Deep learning-bases downscaling of satellite gravimetry for the estimation of high-resolution terrestrial water storage
The GRACE satellites provide us with valuable global observations of the Earth's gravity field. These observations are analyzed to investigate and to untangle spatial and temporal variations of moving masses on Earth. Terrestrial water storage is one collective mass component that is used to study water masses on land and various related processes, such as cycles, trends, or extreme events like floods and draughts.
Due to the limited spatial resolution of GRACE observations of approximately 300 km, only large-scale mass anomalies can be detected, while small-scale structures, like water masses in individual river branches, remain elusive.

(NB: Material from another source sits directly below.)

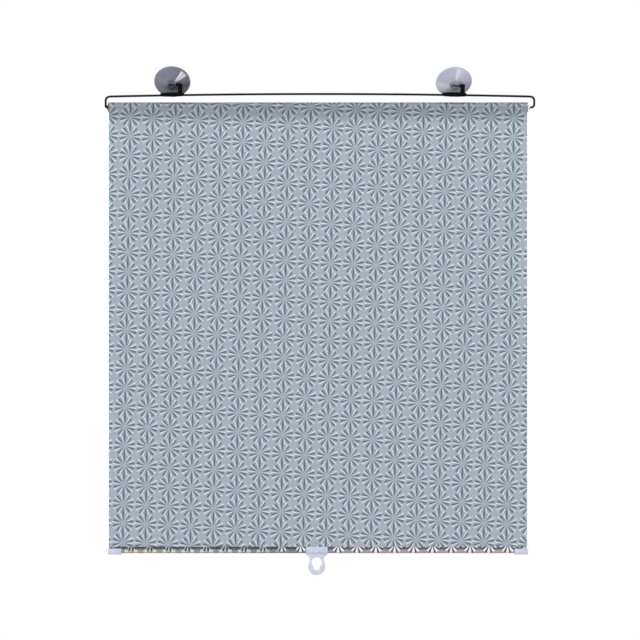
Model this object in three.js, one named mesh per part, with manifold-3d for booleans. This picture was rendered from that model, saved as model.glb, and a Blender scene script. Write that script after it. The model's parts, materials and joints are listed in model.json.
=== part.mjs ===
// Roll-up film sunshade for a car side window, pulled down to its full length.
// Millimetres, +Z up. The roller lies along X and the viewer is on the -Y side.
import * as THREE from 'three';
import { mergeVertices } from 'three/addons/utils/BufferGeometryUtils.js';
import Module from 'manifold-3d';

const wasm = await Module();
wasm.setup();

// Clearance round every shaft, bore and pocket where two pieces fit together.
const fitGap = 0.3;

// Film: some turns on the tube, the long drop in front of it and the hem pocket.
const filmWidth = 500;
const filmThickness = 0.3;
const filmTurnGap = 0.25;
const hemTop = 525.7;

// Roller tube and the plugs in its ends.
const tubeOverhang = 0.5;
const tubeRadius = 5.5;
const tubeWall = 0.6;
const plugBarrelLength = 14;
const plugFlangeRadius = 5.2;
const plugFlangeThickness = 0.6;
const bearingBarrelLength = 10;

// Still spindle on the right, and the spring wound over it.
const spindleHeadRadius = 3.2;
const spindleHeadLength = 2.2;
const spindleJournalRadius = 2.7;
const spindleCollarRadius = 4.3;
const spindleCollarThickness = 2;
const spindleCoreRadius = 2;
const spindleCoreLength = 96;
const socketDepth = 9;
const springCoilRadius = 3.2;
const springWireRadius = 0.35;
const springTurns = 20;
const springTailLength = 1.6;
const springSeatDepth = 3;
const anchorLength = 10;

// Black wire frame over the roller.
const wireRadius = 1.15;
const leftLegDistance = 2.7;
const rightLegDistance = 8.1;
const hangerHeight = 12.9;
const hangerRise = 3.1;
const topBendReach = 5.2;
const lowBendReach = 2;
const rightBendReach = 4.2;
const leftHookLength = 13;
const rightHookLength = 13;
const tangThickness = 1.4;

// Snap clips that carry the suction cups on the wire.
const clipLength = 28.6;
const clipMiddleRadius = 3.1;
const clipEndRadius = 2.1;
const clipMouthHalfAngle = 50;
const armInnerEdge = 7.2;
const armWidth = 5.1;
const armThickness = 3.3;
const armFlare = 2.6;
const armCornerRadius = 1.7;
const pegHeight = 12.4;
const pegRadius = 1.5;
const pegReach = 4.9;

// Suction cups, measured from the peg's axis through the knob.
const cupRadius = 21.75;
const cupLipWidth = 1.8;
const cupLipThickness = 0.5;
const rimDistance = 7.8;
const hollowDepth = 2.9;
const knobRadius = 5.3;
const knobFrontDistance = 4;
const knobEdgeRadius = 0.9;
const neckRadius = 4.4;
const neckDistance = 2.6;
const knobHoleRadius = 2.2;

// Where each cup sits on the wire and how far its clip and its own axis lean, in degrees.
const cupPlaces = {
  left: { x: -177.2, clipTilt: 18, cupTilt: 33.3, cupLean: -2.2 },
  right: { x: 160.6, clipTilt: 30, cupTilt: 35.8, cupLean: 6 },
};

// Rod in the hem, its end caps and the pull tab.
const hemRodDrop = 5.7;
const hemRodRadius = 1.5;
const capRadius = 3.7;
const capLength = 16.2;
const capOverhang = 1.3;
const capEndWall = 1.3;
const capEndRound = 1.1;
const tabX = -4;
const tabBandWidth = 26;
const tabBandRise = 5.8;
const tabBandFoot = 2.2;
const tabBandThickness = 7.4;
const tabBandCorner = 1.5;
const tabPlateThickness = 2.4;
const tabWaistDrop = 8.2;
const tabWaistWidth = 18.6;
const tabLobeDrop = 17.5;
const tabLobeRadius = 10.6;
const keyholeDrop = 13;
const keyholeRadius = 6.7;
const slotDrop = 18.3;
const slotRadius = 4.3;

const degrees = Math.PI / 180;
const tubeInnerRadius = tubeRadius - tubeWall;
const plugBarrelRadius = tubeInnerRadius - fitGap;
const tubeLength = filmWidth + 2 * tubeOverhang;
const hangerWidth = tubeLength + leftLegDistance + rightLegDistance;
const filmShift = (leftLegDistance - rightLegDistance) / 2;
const tubeLeft = filmShift - tubeLength / 2;
const tubeRight = filmShift + tubeLength / 2;
const filmLeft = filmShift - filmWidth / 2;
const filmRight = filmShift + filmWidth / 2;
const turnInner = tubeRadius + filmTurnGap;
const turnOuter = turnInner + filmThickness;
const dropY = -(turnInner + turnOuter) / 2;
const pocketInner = hemRodRadius + filmTurnGap;
const pocketOuter = pocketInner + filmThickness;
const cavityRadius = pocketOuter + fitGap;
const hemRodDepth = hemTop + hemRodDrop;
const tabBandTop = hemRodDepth - tabBandRise;
const tabBandBottom = hemRodDepth + tabBandFoot;
const tabWaistDepth = hemRodDepth + tabWaistDrop;
const tabLobeDepth = hemRodDepth + tabLobeDrop;
const keyholeDepth = hemRodDepth + keyholeDrop;
const slotDepth = hemRodDepth + slotDrop;
const collarRight = tubeRight - bearingBarrelLength - fitGap;
const collarLeft = collarRight - spindleCollarThickness;
const anchorRight = collarLeft - spindleCoreLength + anchorLength;
const springBend = 2.2 * springWireRadius;
const tubeSides = 32;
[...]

In this study, we have developed a deep learning approach that is able to recover such small-scale mass features from GRACE satellite observations. This so-called downscaling is possible due to a novel training method that integrates high-resolution data from both numerical hydrology modelling and satellite altimetry. In particular, the developed neural network is able to validate its downscaling process and can produce more accurrate estimates of terrestrial water storage than its trainer model.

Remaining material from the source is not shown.